The US military and another ISAF official said separately that the bomb had hit US troops. The ISAF official had said his first information was that four US soldiers had died.
The military could not confirm Afghan reports that it was a suicide attack.
Afghan interior ministry spokesman Zemarai Bashary told AFP: "A suicide car bombing has happened and the target was an international forces convoy.
"The initial report we have received says three civilians were killed and three wounded."
The civilians were just passers-by and it was not yet clear who they were, he said.
There was no immediate claim of responsibility, but the Pakistan-based Afghan Islamic Press news agency reported that the Hezb-e-Islami faction led by former prime minister Gulbuddin Hekmatyar said it had carried out the attack.
The faction is one of several groups involved in the insurgency in Afghanistan, including the Taliban who were in government between 1996 and 2001.

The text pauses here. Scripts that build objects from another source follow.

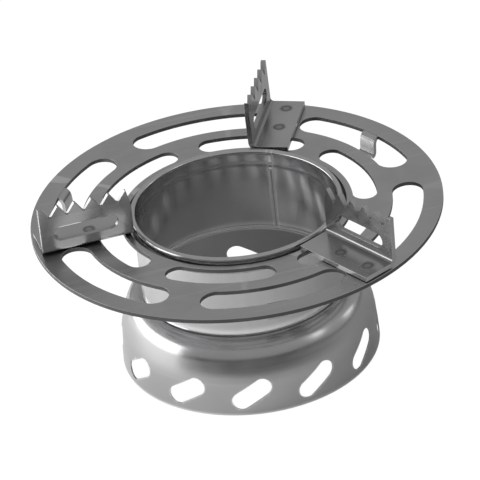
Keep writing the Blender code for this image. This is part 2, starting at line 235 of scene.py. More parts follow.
def feed(tree, socket, value):
    """Link a socket to another one, or set it to a plain value."""
    if isinstance(value, bpy.types.NodeSocket):
        tree.links.new(value, socket)
    else:
        socket.default_value = value


def step(tree, kind, first=None, settings=None, **inputs):
    """Add a node, feed its first socket and its named ones, and give back its first output."""
    node = tree.nodes.new(kind)
    for key, value in (settings or {}).items():
        setattr(node, key, value)
    if first is not None:
        feed(tree, node.inputs[0], first)
    for label, value in inputs.items():
        feed(tree, node.inputs[label.replace("_", " ")], value)
    return node.outputs[0]


def reckon(tree, operation, *values):
    """A Math node."""
    node = tree.nodes.new("ShaderNodeMath")
    node.operation = operation
    for socket, value in zip(node.inputs, values):
        feed(tree, socket, value)
    return node.outputs[0]


def vector_math(tree, operation, first, second=None, scale=None, output=0):
    """A Vector Math node; output 1 is its number."""
    node = tree.nodes.new("ShaderNodeVectorMath")
    node.operation = operation
    for label, value in ((0, first), (1, second), ("Scale", scale)):
        if value is not None:
            feed(tree, node.inputs[label], value)
    return node.outputs[output]


def step_output(tree, kind, output):
    """Add a node and give back one of its outputs by name."""
    return tree.nodes.new(kind).outputs[output]


def vector(tree, x, y, z):
    """A vector from three numbers or sockets."""
    node = tree.nodes.new("ShaderNodeCombineXYZ")
    for socket, value in zip(node.inputs, (x, y, z)):
        feed(tree, socket, value)
    return node.outputs[0]


def split(tree, source):
    """The three parts of a vector."""
    node = tree.nodes.new("ShaderNodeSeparateXYZ")
    feed(tree, node.inputs[0], source)
    return node.outputs


# ---------------------------------------------------------------- geometry node helpers

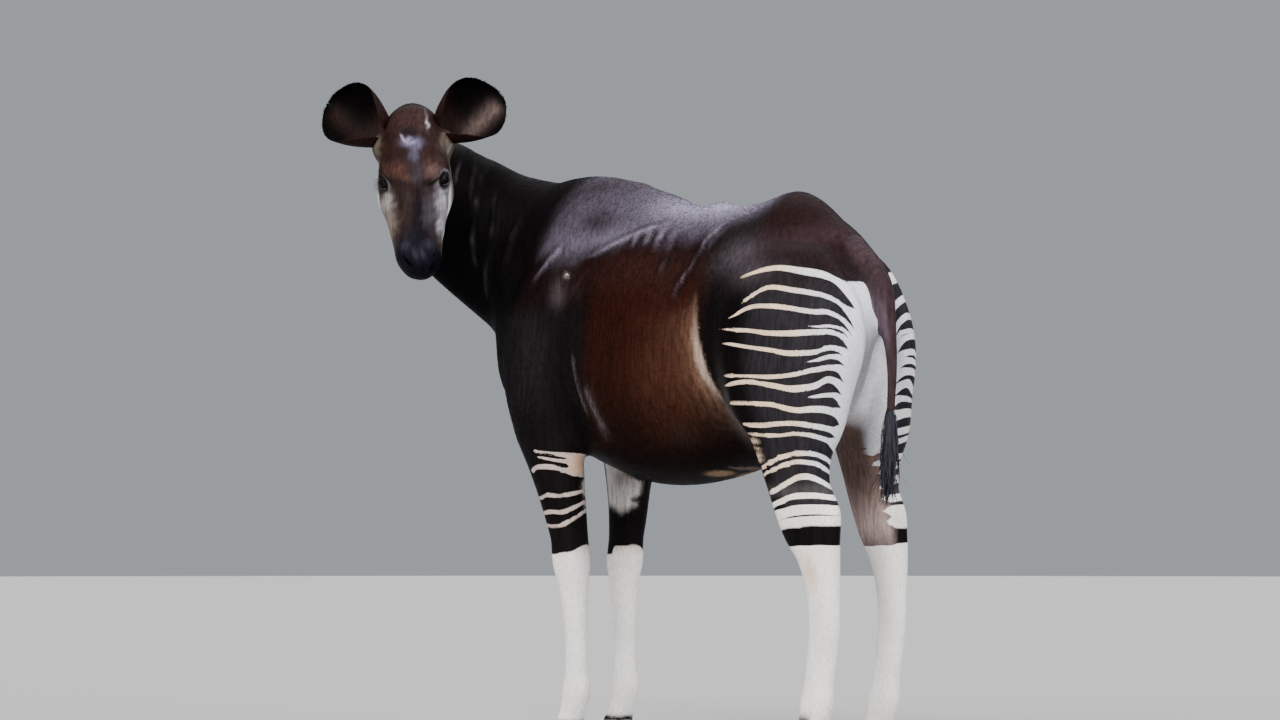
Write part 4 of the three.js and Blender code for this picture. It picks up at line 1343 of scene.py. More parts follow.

Two US nationals -- a woman soldier and a male civilian contractor -- were killed just south of Bagram on Wednesday last week when a remote-controlled bomb was detonated to hit their convoy.
ISAF comprises around 58,000 soldiers drawn from around 40 countries sent to Afghanistan to fight an insurgency led by the Taliban, and help the Afghan government establish its authority.
Most of the soldiers are from the US military, which also has troops in a separate deployment called Operation Enduring Freedom that led the invasion that removed the Taliban from power.